-
Notifications
You must be signed in to change notification settings - Fork 90
Description
In most bigger migrations, we come to a point where some package with lots of children failed spuriously and then takes ages to be retried. For the 3.14 migration, the bot stumbled over numpy (discussion) and despite the fact that conda-forge/numpy-feedstock#363 had long been merged, the blocker still exists since the restart of the 3.14 migration 36h ago.
.
In this particular case, the reason looks to be that the solver checks still fail as before even when the bot does retry things. Additionally, #4650 added some logic to boost feedstock with lots of children (i.e. broadly trying to tackle the same issue).
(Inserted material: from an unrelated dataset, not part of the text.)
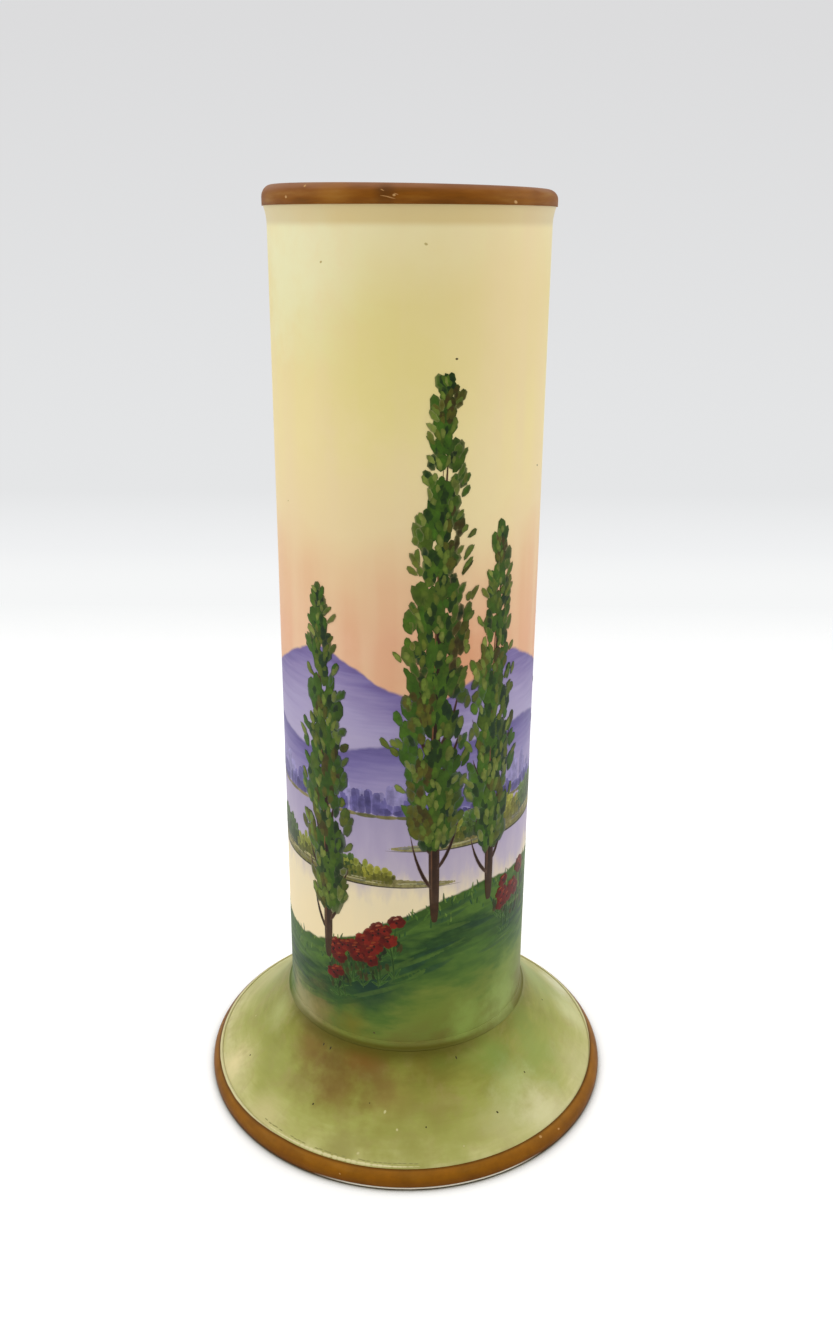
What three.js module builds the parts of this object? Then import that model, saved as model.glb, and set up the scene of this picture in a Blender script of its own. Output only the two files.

However, I think there's a bigger win to be had here, i.e. avoid wasteful retries (where nothing has changed), but prioritise retries where they're most impactful. The logic for that would be pretty simple (I'm assuming we have all the timestamps available in the graph and the bot-metadata):
whenever a feedstock has been updated since the last failed bot attempt, always retry that feedstock
Obviously, if there are several feedstocks like this, we can sort them in descending order by number of children and then cap it at some number (e.g. the top 5 previously-failed-but-updated-in-the-meantime feedstocks get retried unconditionally, outside of the bot share accounting, while the rest runs as usual).
The reason should be obvious: if the feedstock has been updated, the reason for the previous bot failure might very well be gone (and in the case of manual fixes to feedstocks because the migration was bottlenecked on them, that might even have been the whole point)